Watching traveling Broadway productions is much like eating at a Capital Grille. The fare is of an impressive quality, but rarely exceeds expectations. That is much the point. The music is familiar and most of the audience can sing silently along. In some ways, the penetration of these performances into Middle America is like the spread of chain stores. Customers recognize the logos from the road and park their cars in the sprawling parking lots, knowing that what's inside will be neither a surprise nor an affront. This is even more the case with Chicago, which is preceded in this Minneapolis appearance by a successful motion picture version. With a celebrity cast, the soundtrack is distinguished by idiosyncratic and recognizable renditions of the songs; few audience will completely shake the sound of Renee Zellweger tilting the high notes of "Hot Honey Rag" or the hip-shaking reaches of Queen Latifah's "When You're Good to Mama."
Those following along with the movie in mind will notice that there are some edits to the lyrics, likely towards the goal of avoiding affront. These edits are minor, but noticeable. There is a particular softening of the content of "Class," sung in the second act by Velma Kelly (Brenda Braxton) and Matron "Mama" Morton (Carol Woods), dropping, for example, the word 'twat.' I thought it interesting because of the...ahem...adult themes of the musical and the relative insignificance of the cuts to the running time of the show. The choices pointed again to the resemblance of these productions to chain stores like Starbucks or Pottery Barns, where the word 'twat' would not appear. Carol Woods' performance as Matron "Mama" Morton is most affecting. She is able to imbue a hardened character who has seen everything with a lascivious joy quaking with humor. Her Mama is bold and greedy and a pleasure to watch and hear. Her regard for the philandering-husband-killers that populate her jail is both wary and affectionate. The sexiness that Woods gives to Mama is not present everywhere in the production. Though Brenda Braxton is sonorous and articulate, there is a purposefulness to her performance that robs her Velma Kelly of sultry treachery, and renders her merely treacherous. The sexiness missing in Braxton's Velma only burgeons slowly in Bianca Marroquin's Roxie Hart. Marroquin starts tentatively, seemingly less comfortable in the early Roxie than in the latter. But when she arrives at "Me and My Baby," Marroquin is completely at home.

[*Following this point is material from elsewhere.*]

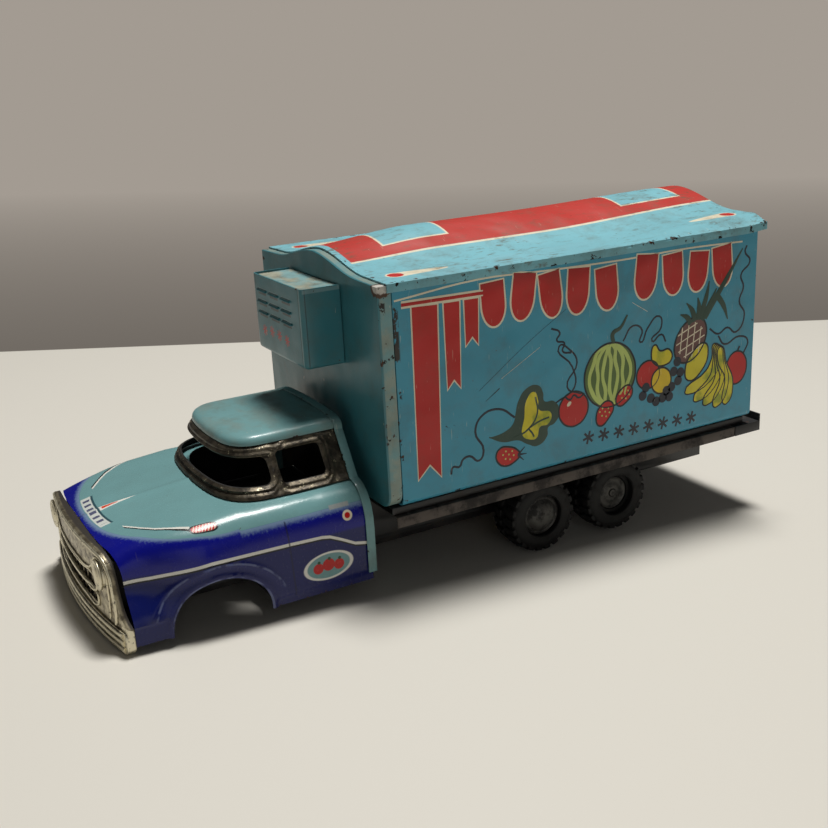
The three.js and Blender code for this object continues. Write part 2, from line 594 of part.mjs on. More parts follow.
// Friction motor: the middle axle drives an idler, and the idler drives the flywheel, in one bracket.
const pitchRadius = (teeth) => (toothModule * teeth) / 2;
const idlerY = midAxle - pitchRadius(driveTeeth) - pitchRadius(pinionTeeth);
const flywheelY = idlerY - pitchRadius(idlerTeeth) - pitchRadius(pinionTeeth);
const bore = axleRadius + gap;
const gear = (teeth, x0, y, phase = 0) => placedX(toothed(teeth, pitchRadius(teeth) + 0.75 * toothModule,
  pitchRadius(teeth) - toothModule, 0.2, 0.56, phase), x0, x0 + gearWidth, y)
  .subtract(rod(bore, x0 - 1, x0 + gearWidth + 1, y, axleHeight));
const driveX = -gearWidth / 2;
const idlerX = driveX + gearWidth + gearSpace;
add('drive_gear', finish.brass, gear(driveTeeth, driveX, midAxle));
add('idler_pinion', finish.brass, gear(pinionTeeth, driveX, idlerY, Math.PI / pinionTeeth));
add('idler_gear', finish.brass, gear(idlerTeeth, idlerX, idlerY));
add('flywheel_pinion', finish.brass, gear(pinionTeeth, idlerX, flywheelY, Math.PI / pinionTeeth));
const wheelX = driveX - gearSpace - flywheelWidth;
add('flywheel', finish.steel, ring(bore, flywheelRadius, wheelX, wheelX + flywheelWidth, flywheelY, 36));
const motorSide = motorWidth / 2;
for (const [name, y] of [['idler_shaft', idlerY], ['flywheel_shaft', flywheelY]]) {
  add(name, finish.steel, rod(axleRadius, -motorSide - 1, motorSide + 1, y, axleHeight));
}
const motorTop = chassisTop - tin - gap;
const motorLow = axleHeight - axleRadius - motorEdge;
let bracket = block(-motorSide, motorSide, flywheelY - motorEnd, midAxle + motorEnd, motorLow, motorTop)
  .subtract(block(tin - motorSide, motorSide - tin, flywheelY - motorEnd - 1, midAxle + motorEnd + 1,
    motorLow - 1, motorTop - tin));
for (const y of [flywheelY, idlerY, midAxle]) bracket = bracket.subtract(axleHole(y, axleRadius + running));
add('motor_bracket', finish.steel, bracket);

// Tipped onto the nose and set down with its box centred on the origin.
truck.rotation.x = pitch;
truck.updateMatrixWorld(true);
const extent = new THREE.Box3().setFromObject(truck, true);
truck.position.set(-(extent.min.x + extent.max.x) / 2, -(extent.min.y + extent.max.y) / 2, -extent.min.z);
const model = new THREE.Group();
model.add(truck);
export default model;
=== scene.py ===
import json
import math
import bpy
import bmesh
from mathutils import Matrix, Vector
from mathutils.geometry import interpolate_bezier


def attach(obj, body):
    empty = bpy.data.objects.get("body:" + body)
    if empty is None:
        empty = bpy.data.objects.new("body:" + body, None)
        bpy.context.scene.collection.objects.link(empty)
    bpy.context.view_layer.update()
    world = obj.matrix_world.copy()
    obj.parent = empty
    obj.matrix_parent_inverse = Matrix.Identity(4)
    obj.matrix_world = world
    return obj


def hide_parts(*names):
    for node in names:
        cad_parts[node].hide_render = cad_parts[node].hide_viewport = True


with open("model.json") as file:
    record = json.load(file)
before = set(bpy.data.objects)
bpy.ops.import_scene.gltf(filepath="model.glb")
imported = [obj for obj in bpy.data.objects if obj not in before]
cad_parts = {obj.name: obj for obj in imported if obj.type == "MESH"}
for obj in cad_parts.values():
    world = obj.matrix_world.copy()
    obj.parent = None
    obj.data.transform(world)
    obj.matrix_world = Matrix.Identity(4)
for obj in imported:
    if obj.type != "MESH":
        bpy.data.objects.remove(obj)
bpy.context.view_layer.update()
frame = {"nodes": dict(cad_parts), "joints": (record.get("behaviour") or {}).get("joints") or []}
nodes = frame["nodes"]
joints = {joint["name"]: joint for joint in frame["joints"]}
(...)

Gregory Harrison, most familiar to a certain generation as the heart throb of the television show Trapper John M.D., has been impressing audiences of Broadway productions for years. His Billy Flynn yearns to be a bit more unscrupulous, but entertains all the same. He is at his best with Mary Sunshine (R. Bean) and in the dexterous manipulation of Roxie Hart in the number "We Both Reached for the Gun." My disappointment in the production is the result of an unnecessary plot twist in the conclusion of the musical involving Mary Sunshine. Gimmicky and entirely superfluous, the twist is a poor judgment marring an enjoyable show.
The musicians, local with the exception of pianist Eric Barnes and percussionist Cubby O'Brien, are consummate and the set is terrific. Despite the inevitability of a comparison with the Rob Marshall film, this traveling production, directed by Walter Bobbie, is a pleasure -- giving the audience plenty of the oohs and ahs anticipated.